The drive through Sao Paulo state in Brazil is decidedly unremarkable, blocks and blocks of high-rise buildings give way to commuter highways and eventually to gentle rolling hills. It is hardly the scene where one would expect to find the climate’s salvation.

And yet as Luis Guedes Pinto climbed his sky-high perch above a reclaimed swath of Brazil’s Atlantic Forest, he explained you don’t have to go to the Arctic or even the Amazon to learn how to nurse Earth’s forests back to health.

“This project doesn’t change a big landscape, but it shows it’s possible to bring back life, to bring back water, to bring back biodiversity, to the center of the state of Sao Paulo,” said Pinto, the CEO at SOS Mata Atlântica, as he pointed down to two square miles of forest restoration.

Pinto’s organization is a non-profit devoted to rehabilitating the swath of forest on Brazil’s Atlantic coast. The forest itself is home to more than 145 million Brazilians, and — just as the Amazon rainforest has been ravaged by deforestation in the past several years — around three-quarters of it has already been wiped out by urban and infrastructure development and aggressive agribusiness practices.

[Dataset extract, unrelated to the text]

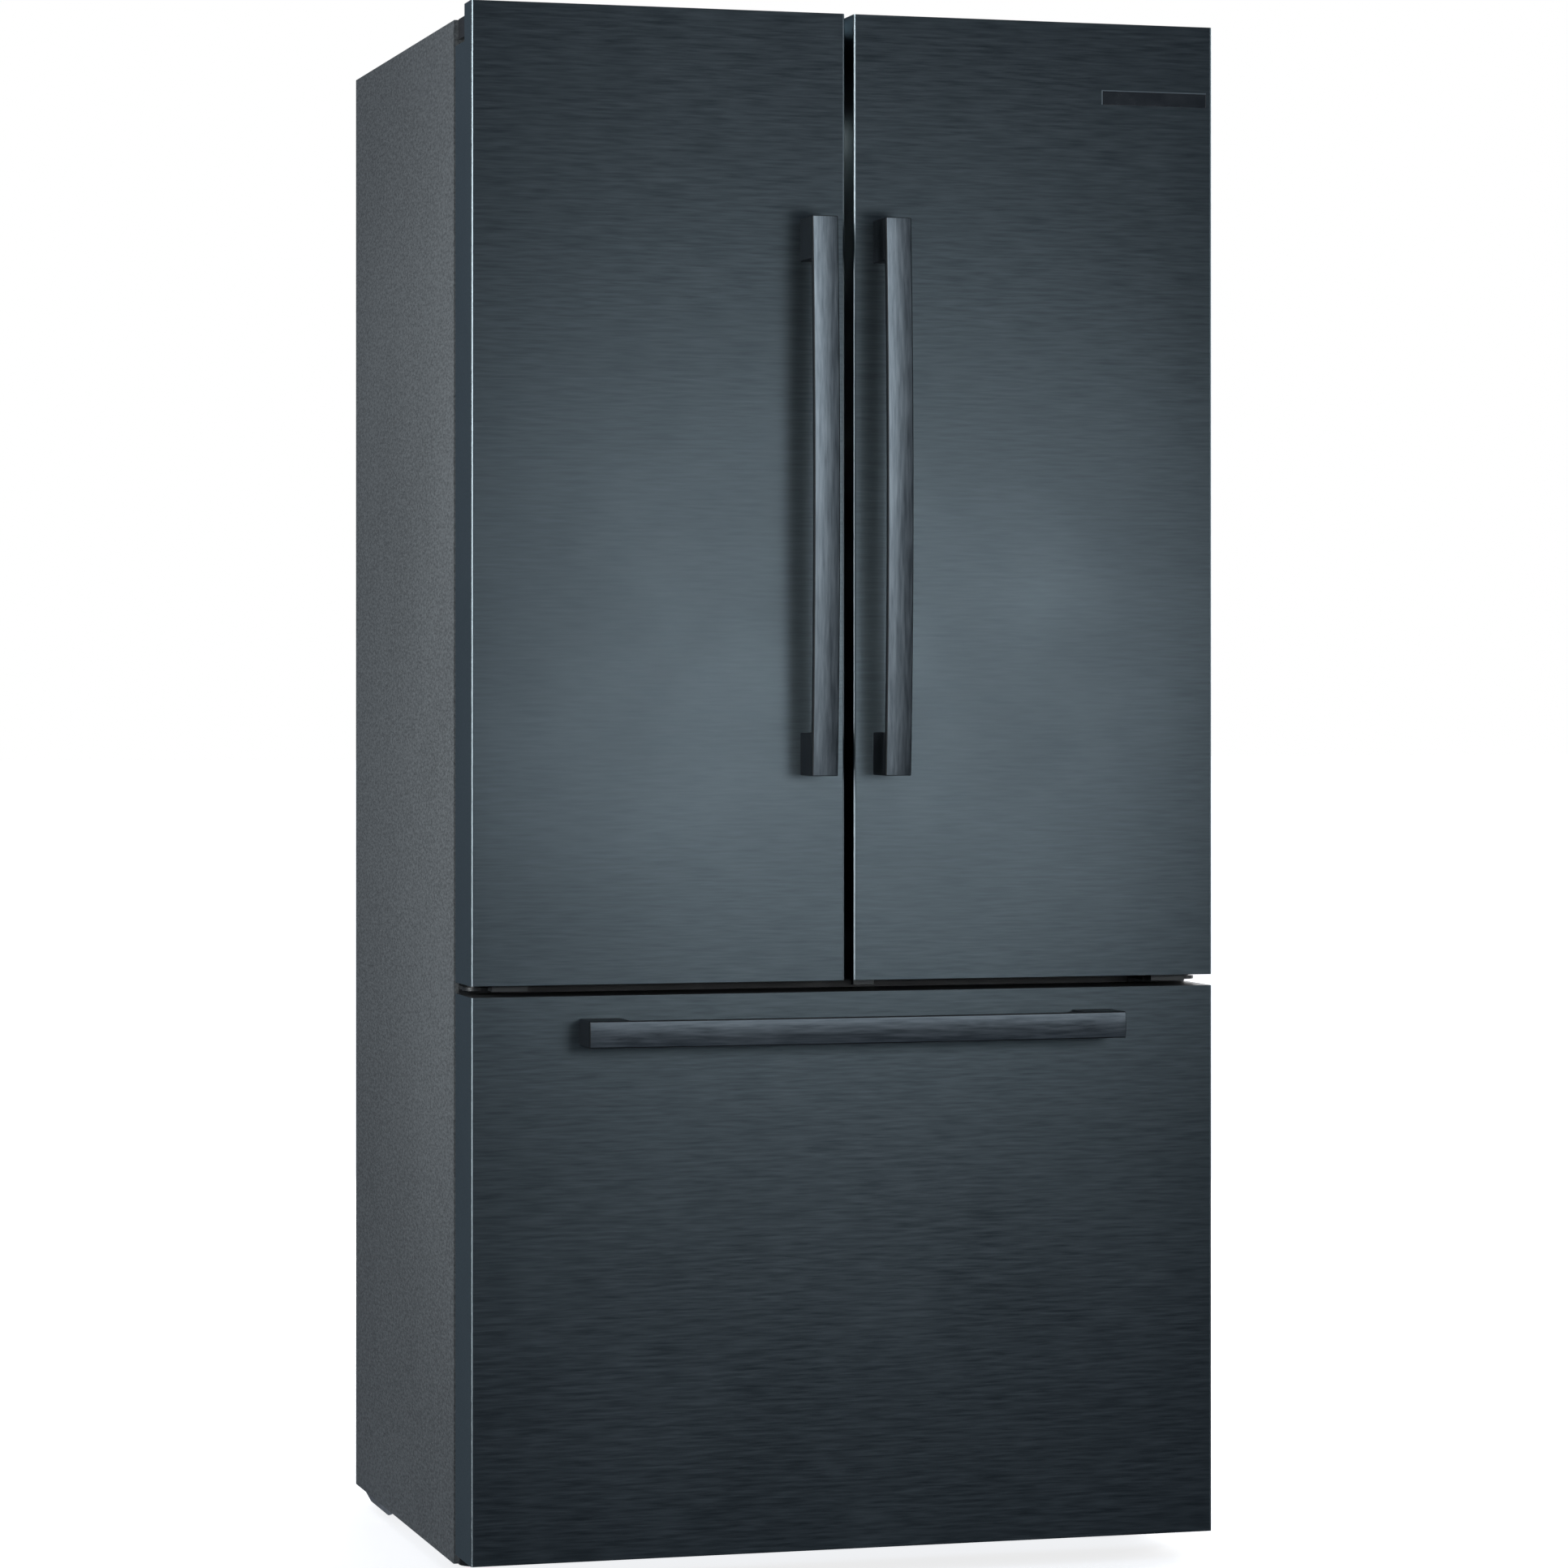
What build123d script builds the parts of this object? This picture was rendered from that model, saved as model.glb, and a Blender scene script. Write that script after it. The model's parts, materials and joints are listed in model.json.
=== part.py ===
from build123d import *
import os

# French door refrigerator. Millimetres, +Z up, +X to the right, the doors face -Y.
# The origin is on the floor, under the middle of the whole object's box.
# "Depth" is always measured backwards from the front face of the doors.

# ---- overall sizes -----------------------------------------------------------------------------
WIDTH = 905.0
DOOR_TOP = 1830.0
CABINET_BOTTOM, CABINET_TOP = 19.0, 1819.0
CABINET_FRONT, CABINET_REAR = 96.0, 698.0
DOOR_THICK = 87.0
HANDLE_REACH = 63.0
DOOR_BOTTOM = 697.5
DRAWER_BOTTOM, DRAWER_TOP = 31.3, 684.5
DOOR_GAP = 10.8

HALF = WIDTH / 2
FRONT = HANDLE_REACH - (CABINET_REAR + HANDLE_REACH) / 2

# ---- sheet and wall sizes ----------------------------------------------------------------------
SHEET = 1.0
LINER = 2.0
BEND = 3.0
CAP = 12.0
PANEL_OUTER = CABINET_REAR - LINER
REAR_PANEL = PANEL_OUTER - SHEET

# ---- inner spaces ------------------------------------------------------------------------------
CAVITY_HALF = 404.5
FLANGE_INNER = 418.5
INSIDE = (SHEET - HALF, HALF - SHEET)
OPENING = (-FLANGE_INNER, FLANGE_INNER)
FRIDGE_LOW, FRIDGE_HIGH = 744.0, 1755.0
FREEZER_LOW, FREEZER_HIGH = 76.0, 639.0
CAVITY_REAR = 640.0
CROSS_LOW, CROSS_HIGH, CROSS_DEEP = 645.0, 738.0, 25.0
TOP_FLANGE_LOW = 1761.0
BASE_FLANGE_HIGH = 70.0
STEP_DEPTH, STEP_HIGH = 480.0, 256.0
STEP_FLOOR = 300.0

# ---- hinges ------------------------------------------------------------------------------------
PIN_X, PIN_DEPTH, PIN_R, PIN_BORE = 433.0, 60.0, 5.0, 5.05
NOTCH_X, NOTCH_DEPTH, NOTCH_LOW = 377.5, 37.0, 1787.0
FLAP_X, FLAP_DEPTH, FLAP_PIN_R, FLAP_BORE = -38.0, 101.0, 3.0, 3.05
FLAP_LOW, FLAP_HIGH = 752.0, 1747.0

# ---- handles -----------------------------------------------------------------------------------
BAR_LENGTH, BAR_WIDTH, BAR_EDGE, BAR_CROWN = 650.0, 31.0, 4.5, 3.5
BAR_BOW, MOUNT_LENGTH = 9.5, 50.0
BAR_BACK = HANDLE_REACH - BAR_CROWN - BAR_EDGE
BAR_RADIUS = (BAR_LENGTH / 2) ** 2 / (2 * BAR_BOW) + BAR_BOW / 2
DOOR_BAR_X, DOOR_BAR_Z, DRAWER_BAR_Z = 44.5, 1263.0, 643.0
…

“We need to plant and replant, but we cannot lose another acre,” Pinto said as he guided CNN through a nursery with more than 50 species of carefully cultivated trees and plants in what was once degraded, drought-prone pasture. “A forest we replant is not going to be the same as a forest we cut down. Some of the forests we’re losing have trees in them that are hundreds of years old.”

These are the seedlings of a forest’s revival. In just 15 years, it has become a thriving eco-lab with a healthy water table, trees, plants and animals. It is a completely different landscape to the pasture land on its borders, where drought-stricken grass overtakes acres of what was previously forest.